[START]

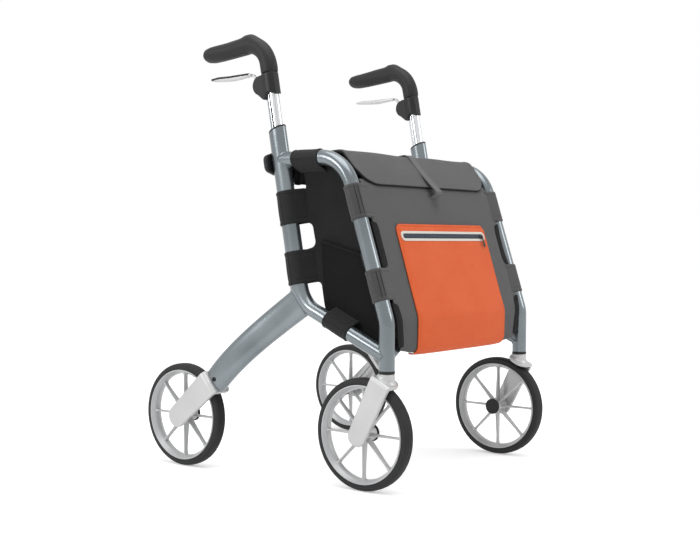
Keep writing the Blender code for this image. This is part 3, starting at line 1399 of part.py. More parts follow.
def build():
    """Every piece of the rollator."""
    for old in list(bpy.data.objects):
        bpy.data.objects.remove(old)
    paint = finishes()
    plane = front_plane()
    pivot_a = plane @ Vector((LEFT * BRACE_PIVOT_HALF, PIVOT_V, BRACE_CENTRE_N))
    pivot_b = plane @ Vector((RIGHT * BRACE_PIVOT_HALF, PIVOT_V, BRACE_CENTRE_N))
    crossing = plane @ Vector((0, (PIVOT_V + REST_V) / 2, BRACE_CENTRE_N))
    for side in (LEFT, RIGHT):
        tag = SIDE_NAMES[side]
        frame = joint_empty(f"frame_{tag}", pivot_a if side == LEFT else pivot_b)
        piece(f"main_tube_{tag}", main_tube(side), paint["frame_paint"], parent=frame)
        piece(f"loop_tube_{tag}", loop_tube(side), paint["frame_paint"], parent=frame)
        piece(f"rear_leg_{tag}", rear_leg(side), paint["frame_paint"], parent=frame)
        piece(f"tube_collar_{tag}", tube_collar(side), paint["black_plastic"], parent=frame)
        piece(f"leg_screw_{tag}", leg_screw(side), paint["black_plastic"], parent=frame)
        piece(f"bearing_ring_{tag}", bearing_ring(side), paint["black_plastic"], parent=frame)
        piece(f"rear_fork_{tag}", rear_fork(side), paint["satin_silver"], parent=frame)
        piece(f"brace_bracket_{tag}", brace_bracket(side), paint["frame_paint"], parent=frame)
        piece(f"brace_saddle_{tag}", saddle(side), paint["black_plastic"], parent=frame)
        piece(f"side_panel_{tag}", side_panel(side), paint["black_fabric"], parent=frame)
        piece(f"mesh_pocket_{tag}", mesh_pocket(side), paint["black_mesh"], parent=frame)

        x = side * FRAME_HALF_WIDTH
        mouth = handle_point(MOUTH_Z)
        handle = joint_empty(f"handle_{tag}", (x, mouth.x, mouth.y))
        piece(f"inner_tube_{tag}", inner_tube(side), paint["polished_tube"], parent=handle)
        piece(f"grip_{tag}", grip(side), paint["grip_rubber"], parent=handle)
        piece(f"brake_housing_{tag}", brake_housing(side), paint["black_plastic"], parent=handle)
        pivot = (x, LEVER_PIVOT_Y, LEVER_PIVOT_Z)
        piece(f"brake_lever_{tag}", brake_lever(side), paint["satin_silver"], pivot)
        knob_at = knob_frame(side).translation
        piece(f"height_knob_{tag}", height_knob(side), paint["black_plastic"], knob_at)

        rear = rear_frame(side)
        front = front_frame(side)
        pad_at = rear @ Vector((0, LEG_END, 0))
        piece(f"brake_pad_{tag}", brake_pad(side), paint["black_plastic"], pad_at)
        caster = joint_empty(f"caster_{tag}", (x, POST_Y, POST_BOTTOM_Z))
        piece(f"front_fork_{tag}", front_fork(side), paint["satin_silver"], parent=caster)
        piece(f"front_axle_{tag}", axle(front), paint["black_plastic"], front.translation)
        piece(f"rear_axle_{tag}", axle(rear), paint["black_plastic"], rear.translation)
        for end, place in (("front", front), ("rear", rear)):
            piece(f"{end}_rim_{tag}", rim(place), paint["rim_silver"], place.translation)
            piece(f"{end}_tyre_{tag}", tyre(place), paint["tyre_rubber"], place.translation)

    piece("brace_bar_a", brace_bar(LEFT), paint["steel"], pivot_a)
    piece("brace_bar_b", brace_bar(RIGHT), paint["steel"], crossing)
    piece("brace_pin", brace_pin(BRACE_LAYER_START, LAYER_B + BAR_THICKNESS), paint["steel"], crossing)
    piece("bag_front", bag_front(), paint["grey_fabric"])
    piece("bag_body", bag_body(), paint["black_fabric"])
    piece("pocket_panel", pocket_panel(), paint["orange_fabric"])
    piece("zip_surround", zip_surround(), paint["zip_surround"])
    piece("zip_chain", zip_chain(), paint["zip_tape"])
    piece("zip_slider", zip_slider(), paint["steel"])
    hinge = (0, LID_HINGE_Y, LID_HINGE_Z)
    piece("lid", lid(), paint["lid_fabric"], hinge)
    piece("lid_strap", lid_strap(), paint["strap_webbing"], hinge)


build()
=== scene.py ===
# %% [markdown]
# # Shopping rollator
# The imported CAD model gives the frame: every tube, wheel and cloth panel at its true place, in metres, with +Z up.
# The front, where the bag hangs, is -Y. The sides are called left (-X) and right (+X).
# This lesson builds the looks around that frame, one piece at a time. Most pieces are the same on both sides,
# so the left one is modelled and the right one is its mirror image.

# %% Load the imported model
import math

import bmesh
import bpy
from mathutils import Matrix, Vector


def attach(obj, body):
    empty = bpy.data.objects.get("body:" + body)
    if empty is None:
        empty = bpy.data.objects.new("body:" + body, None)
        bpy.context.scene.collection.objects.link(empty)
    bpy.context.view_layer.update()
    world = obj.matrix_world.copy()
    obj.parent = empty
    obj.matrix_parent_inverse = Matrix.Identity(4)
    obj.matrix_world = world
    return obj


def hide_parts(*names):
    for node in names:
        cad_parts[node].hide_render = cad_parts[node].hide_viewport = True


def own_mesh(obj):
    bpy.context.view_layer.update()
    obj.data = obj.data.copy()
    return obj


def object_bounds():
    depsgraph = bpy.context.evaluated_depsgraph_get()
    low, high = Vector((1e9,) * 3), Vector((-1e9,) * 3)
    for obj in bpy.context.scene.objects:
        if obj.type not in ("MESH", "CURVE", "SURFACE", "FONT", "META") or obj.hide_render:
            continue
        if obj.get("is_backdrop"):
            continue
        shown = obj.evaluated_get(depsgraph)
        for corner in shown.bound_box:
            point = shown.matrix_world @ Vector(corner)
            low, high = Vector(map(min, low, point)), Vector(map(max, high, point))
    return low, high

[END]

## What the task asks
Among the lines above, find the one with "hinge = (0, LID_HINGE_Y, LID_HINGE_Z)" and the one with "import math". Quote both and everything between them, exactly.

## Task solution
    hinge = (0, LID_HINGE_Y, LID_HINGE_Z)
    piece("lid", lid(), paint["lid_fabric"], hinge)
    piece("lid_strap", lid_strap(), paint["strap_webbing"], hinge)


build()
=== scene.py ===
# %% [markdown]
# # Shopping rollator
# The imported CAD model gives the frame: every tube, wheel and cloth panel at its true place, in metres, with +Z up.
# The front, where the bag hangs, is -Y. The sides are called left (-X) and right (+X).
# This lesson builds the looks around that frame, one piece at a time. Most pieces are the same on both sides,
# so the left one is modelled and the right one is its mirror image.

# %% Load the imported model
import math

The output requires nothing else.